Entries with model source code
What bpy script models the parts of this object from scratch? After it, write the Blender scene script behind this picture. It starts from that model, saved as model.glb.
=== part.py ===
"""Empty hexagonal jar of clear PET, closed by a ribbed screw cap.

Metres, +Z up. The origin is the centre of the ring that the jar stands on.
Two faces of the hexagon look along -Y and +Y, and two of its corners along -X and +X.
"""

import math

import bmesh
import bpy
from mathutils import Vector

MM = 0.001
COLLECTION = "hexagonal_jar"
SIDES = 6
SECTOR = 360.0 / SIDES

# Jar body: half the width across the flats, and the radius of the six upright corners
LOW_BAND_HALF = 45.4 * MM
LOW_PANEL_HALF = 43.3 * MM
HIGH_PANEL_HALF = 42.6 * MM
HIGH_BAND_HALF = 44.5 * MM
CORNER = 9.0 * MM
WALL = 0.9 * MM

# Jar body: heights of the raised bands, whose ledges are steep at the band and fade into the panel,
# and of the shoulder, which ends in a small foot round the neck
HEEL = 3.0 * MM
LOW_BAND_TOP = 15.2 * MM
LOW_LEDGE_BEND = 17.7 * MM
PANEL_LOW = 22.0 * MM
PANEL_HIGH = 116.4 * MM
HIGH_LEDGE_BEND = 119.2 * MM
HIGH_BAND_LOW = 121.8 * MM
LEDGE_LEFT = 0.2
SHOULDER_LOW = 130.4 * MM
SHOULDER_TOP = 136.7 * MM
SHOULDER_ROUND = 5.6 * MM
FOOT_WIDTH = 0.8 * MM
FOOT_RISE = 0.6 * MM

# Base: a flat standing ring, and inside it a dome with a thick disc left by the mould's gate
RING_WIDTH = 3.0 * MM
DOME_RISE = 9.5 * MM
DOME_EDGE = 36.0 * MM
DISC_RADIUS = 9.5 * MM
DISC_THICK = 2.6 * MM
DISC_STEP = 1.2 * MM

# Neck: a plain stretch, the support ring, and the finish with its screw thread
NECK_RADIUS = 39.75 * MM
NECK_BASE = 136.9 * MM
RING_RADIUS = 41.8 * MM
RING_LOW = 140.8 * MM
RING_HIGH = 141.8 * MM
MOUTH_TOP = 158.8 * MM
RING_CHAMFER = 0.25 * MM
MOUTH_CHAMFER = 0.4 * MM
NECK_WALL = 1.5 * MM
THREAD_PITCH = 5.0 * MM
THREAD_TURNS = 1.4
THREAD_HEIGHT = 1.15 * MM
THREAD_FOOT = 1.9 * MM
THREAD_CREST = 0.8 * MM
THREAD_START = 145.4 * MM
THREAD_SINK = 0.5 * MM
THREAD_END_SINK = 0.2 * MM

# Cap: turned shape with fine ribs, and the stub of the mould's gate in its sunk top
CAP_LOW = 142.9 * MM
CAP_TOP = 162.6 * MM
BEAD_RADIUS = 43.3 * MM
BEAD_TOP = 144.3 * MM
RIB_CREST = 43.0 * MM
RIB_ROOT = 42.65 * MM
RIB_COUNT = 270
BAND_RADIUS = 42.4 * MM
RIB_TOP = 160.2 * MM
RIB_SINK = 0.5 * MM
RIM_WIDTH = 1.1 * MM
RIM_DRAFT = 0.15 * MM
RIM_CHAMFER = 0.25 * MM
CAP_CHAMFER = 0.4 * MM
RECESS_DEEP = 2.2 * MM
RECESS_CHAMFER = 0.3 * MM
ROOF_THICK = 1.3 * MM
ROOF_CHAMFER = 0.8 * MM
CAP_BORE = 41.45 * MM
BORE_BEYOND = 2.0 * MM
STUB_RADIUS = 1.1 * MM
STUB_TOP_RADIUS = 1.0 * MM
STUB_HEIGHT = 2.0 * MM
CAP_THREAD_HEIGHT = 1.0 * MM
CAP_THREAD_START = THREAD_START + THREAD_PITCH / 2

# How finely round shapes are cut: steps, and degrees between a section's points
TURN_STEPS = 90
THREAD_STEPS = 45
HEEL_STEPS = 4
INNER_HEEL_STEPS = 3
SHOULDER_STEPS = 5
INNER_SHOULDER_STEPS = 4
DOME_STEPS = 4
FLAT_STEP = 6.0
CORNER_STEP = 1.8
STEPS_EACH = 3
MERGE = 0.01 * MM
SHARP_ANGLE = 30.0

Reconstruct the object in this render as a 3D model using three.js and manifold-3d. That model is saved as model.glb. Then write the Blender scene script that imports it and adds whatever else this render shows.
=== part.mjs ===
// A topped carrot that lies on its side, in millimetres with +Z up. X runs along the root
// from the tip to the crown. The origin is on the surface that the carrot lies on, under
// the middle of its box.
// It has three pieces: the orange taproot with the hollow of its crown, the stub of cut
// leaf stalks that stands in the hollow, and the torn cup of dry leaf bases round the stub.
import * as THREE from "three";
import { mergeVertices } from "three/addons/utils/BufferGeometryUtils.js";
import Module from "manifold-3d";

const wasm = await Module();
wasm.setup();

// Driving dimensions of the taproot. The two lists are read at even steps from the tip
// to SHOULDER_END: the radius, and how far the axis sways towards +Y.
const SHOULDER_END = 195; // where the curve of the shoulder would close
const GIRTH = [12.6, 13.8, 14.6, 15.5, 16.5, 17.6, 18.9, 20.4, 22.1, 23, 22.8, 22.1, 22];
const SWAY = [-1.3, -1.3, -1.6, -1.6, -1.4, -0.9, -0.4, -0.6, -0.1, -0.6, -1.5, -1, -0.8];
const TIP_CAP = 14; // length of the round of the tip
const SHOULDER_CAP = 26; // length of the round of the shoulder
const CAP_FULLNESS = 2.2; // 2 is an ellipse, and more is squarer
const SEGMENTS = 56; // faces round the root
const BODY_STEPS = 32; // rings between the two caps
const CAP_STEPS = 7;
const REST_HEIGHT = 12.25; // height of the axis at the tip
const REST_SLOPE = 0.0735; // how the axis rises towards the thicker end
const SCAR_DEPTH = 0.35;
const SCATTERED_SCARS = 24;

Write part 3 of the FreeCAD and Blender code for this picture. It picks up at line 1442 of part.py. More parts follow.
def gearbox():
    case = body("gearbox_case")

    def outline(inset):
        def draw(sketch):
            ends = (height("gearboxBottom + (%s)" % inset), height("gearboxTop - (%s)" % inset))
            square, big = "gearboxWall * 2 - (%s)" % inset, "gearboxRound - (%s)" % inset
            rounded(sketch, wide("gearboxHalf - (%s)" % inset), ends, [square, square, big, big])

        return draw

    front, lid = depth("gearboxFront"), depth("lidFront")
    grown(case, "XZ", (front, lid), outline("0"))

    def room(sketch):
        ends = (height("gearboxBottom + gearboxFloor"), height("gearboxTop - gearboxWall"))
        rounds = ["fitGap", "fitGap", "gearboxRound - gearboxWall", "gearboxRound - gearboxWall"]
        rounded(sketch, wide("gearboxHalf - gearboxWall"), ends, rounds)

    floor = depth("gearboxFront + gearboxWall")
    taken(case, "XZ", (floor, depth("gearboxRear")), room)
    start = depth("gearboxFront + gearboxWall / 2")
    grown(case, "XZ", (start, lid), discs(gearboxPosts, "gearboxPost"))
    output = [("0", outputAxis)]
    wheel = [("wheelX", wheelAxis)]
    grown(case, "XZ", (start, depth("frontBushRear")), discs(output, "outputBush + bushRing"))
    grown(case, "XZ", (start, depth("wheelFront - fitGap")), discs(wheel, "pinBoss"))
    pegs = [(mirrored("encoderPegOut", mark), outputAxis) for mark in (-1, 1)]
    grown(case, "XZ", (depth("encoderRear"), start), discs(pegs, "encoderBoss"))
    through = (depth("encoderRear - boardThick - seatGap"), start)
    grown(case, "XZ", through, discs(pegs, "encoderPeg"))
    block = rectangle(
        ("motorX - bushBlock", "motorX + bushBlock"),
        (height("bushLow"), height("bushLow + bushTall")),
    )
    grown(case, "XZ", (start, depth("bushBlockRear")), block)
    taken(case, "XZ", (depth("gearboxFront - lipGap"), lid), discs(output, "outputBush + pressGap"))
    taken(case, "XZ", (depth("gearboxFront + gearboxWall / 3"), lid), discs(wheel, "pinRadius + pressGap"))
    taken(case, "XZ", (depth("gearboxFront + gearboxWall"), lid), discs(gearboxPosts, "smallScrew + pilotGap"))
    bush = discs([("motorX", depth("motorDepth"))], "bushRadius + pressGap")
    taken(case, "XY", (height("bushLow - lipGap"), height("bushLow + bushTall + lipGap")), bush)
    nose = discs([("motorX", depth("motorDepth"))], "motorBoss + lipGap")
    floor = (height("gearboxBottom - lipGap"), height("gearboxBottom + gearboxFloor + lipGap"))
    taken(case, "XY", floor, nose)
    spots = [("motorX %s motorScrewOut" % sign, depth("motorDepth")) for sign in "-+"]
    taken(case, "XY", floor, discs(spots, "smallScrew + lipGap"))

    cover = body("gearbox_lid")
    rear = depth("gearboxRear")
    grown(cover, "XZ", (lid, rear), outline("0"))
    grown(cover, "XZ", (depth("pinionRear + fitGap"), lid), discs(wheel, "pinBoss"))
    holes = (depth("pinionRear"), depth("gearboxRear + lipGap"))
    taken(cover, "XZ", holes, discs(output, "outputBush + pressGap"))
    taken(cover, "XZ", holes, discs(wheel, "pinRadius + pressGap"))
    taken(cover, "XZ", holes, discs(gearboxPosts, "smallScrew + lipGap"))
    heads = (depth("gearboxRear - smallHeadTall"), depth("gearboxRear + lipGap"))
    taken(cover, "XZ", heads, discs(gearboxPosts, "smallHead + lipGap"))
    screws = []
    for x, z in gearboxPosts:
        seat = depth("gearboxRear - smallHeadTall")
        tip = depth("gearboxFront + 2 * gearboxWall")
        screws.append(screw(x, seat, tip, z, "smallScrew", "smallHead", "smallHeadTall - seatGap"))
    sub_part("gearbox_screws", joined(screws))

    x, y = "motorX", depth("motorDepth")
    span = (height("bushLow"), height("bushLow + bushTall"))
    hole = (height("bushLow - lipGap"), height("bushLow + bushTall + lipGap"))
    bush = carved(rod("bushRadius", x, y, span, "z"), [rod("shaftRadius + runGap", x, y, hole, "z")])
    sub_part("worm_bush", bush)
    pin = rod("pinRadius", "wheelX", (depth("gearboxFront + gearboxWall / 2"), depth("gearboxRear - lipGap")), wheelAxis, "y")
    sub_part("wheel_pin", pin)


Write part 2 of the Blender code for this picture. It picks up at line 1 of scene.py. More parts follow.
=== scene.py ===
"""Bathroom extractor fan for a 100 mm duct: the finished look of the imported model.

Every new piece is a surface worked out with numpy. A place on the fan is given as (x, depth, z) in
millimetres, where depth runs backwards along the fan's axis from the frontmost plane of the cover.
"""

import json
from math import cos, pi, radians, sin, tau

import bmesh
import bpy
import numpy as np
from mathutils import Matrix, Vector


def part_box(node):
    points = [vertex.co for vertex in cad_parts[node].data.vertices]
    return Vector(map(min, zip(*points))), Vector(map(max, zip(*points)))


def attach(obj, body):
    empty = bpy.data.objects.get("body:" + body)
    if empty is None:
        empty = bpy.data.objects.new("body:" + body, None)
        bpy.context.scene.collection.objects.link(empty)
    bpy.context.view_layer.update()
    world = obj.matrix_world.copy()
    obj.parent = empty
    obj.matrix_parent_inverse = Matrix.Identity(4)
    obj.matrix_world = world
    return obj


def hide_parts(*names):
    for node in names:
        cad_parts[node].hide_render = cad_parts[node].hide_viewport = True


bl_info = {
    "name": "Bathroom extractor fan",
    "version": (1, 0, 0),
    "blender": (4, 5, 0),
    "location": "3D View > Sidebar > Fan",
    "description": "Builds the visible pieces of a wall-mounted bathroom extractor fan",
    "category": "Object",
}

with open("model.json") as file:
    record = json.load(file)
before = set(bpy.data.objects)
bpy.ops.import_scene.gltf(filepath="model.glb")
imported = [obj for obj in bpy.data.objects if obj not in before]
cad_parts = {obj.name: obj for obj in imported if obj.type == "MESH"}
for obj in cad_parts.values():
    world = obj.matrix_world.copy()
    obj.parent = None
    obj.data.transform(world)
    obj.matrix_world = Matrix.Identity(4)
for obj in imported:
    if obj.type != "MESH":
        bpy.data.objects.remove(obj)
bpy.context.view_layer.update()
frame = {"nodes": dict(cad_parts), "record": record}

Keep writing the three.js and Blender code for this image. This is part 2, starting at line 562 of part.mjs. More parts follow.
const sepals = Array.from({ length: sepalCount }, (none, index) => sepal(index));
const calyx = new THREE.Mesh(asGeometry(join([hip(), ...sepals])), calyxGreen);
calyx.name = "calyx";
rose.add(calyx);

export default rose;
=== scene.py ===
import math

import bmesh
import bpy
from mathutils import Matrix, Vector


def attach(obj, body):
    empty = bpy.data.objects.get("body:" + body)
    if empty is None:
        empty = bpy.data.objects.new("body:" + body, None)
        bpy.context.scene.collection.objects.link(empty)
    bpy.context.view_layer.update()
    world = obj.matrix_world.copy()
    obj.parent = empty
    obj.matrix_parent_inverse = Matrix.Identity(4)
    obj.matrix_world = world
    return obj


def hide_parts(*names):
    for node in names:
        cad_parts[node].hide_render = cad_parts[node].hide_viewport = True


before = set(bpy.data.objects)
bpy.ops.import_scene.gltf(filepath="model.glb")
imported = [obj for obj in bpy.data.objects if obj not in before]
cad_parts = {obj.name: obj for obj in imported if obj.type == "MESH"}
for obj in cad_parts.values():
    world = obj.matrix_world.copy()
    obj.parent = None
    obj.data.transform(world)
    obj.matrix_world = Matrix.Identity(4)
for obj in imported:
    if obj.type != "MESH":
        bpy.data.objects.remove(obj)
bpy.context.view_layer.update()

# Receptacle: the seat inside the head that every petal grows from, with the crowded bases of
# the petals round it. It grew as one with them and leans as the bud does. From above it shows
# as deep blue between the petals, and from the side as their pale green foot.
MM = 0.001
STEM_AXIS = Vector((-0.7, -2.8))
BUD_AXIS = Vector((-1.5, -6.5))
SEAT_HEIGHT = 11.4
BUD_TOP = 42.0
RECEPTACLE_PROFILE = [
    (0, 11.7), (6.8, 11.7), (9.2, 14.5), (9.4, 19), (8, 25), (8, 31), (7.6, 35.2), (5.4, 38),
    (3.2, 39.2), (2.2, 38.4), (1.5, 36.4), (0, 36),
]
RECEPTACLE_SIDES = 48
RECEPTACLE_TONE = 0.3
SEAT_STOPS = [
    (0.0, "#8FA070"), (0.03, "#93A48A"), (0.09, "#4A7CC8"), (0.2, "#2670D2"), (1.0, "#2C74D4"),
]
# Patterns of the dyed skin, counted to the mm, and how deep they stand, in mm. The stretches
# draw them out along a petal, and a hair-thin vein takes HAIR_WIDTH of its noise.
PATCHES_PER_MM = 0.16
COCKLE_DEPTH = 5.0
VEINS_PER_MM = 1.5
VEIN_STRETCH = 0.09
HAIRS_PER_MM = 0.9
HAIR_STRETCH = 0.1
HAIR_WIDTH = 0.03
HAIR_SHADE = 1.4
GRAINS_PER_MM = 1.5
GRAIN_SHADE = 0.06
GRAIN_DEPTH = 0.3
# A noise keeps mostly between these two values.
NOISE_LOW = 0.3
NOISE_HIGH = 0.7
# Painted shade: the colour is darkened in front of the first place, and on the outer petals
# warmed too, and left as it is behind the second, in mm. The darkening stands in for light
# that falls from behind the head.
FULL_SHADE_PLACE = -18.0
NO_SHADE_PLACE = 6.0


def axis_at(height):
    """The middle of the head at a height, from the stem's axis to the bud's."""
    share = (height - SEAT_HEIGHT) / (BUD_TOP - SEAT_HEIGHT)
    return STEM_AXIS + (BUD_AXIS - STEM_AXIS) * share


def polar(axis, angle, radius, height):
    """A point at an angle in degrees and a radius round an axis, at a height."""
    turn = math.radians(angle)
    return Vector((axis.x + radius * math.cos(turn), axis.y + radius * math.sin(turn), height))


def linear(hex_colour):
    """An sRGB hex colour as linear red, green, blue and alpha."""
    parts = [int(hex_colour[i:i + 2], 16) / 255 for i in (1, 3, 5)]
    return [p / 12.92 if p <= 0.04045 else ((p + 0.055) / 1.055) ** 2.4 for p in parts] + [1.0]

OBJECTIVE
How many lines of the entries above hold the string "shows"? Reply with the number alone.

EXERCISE OUTPUT
2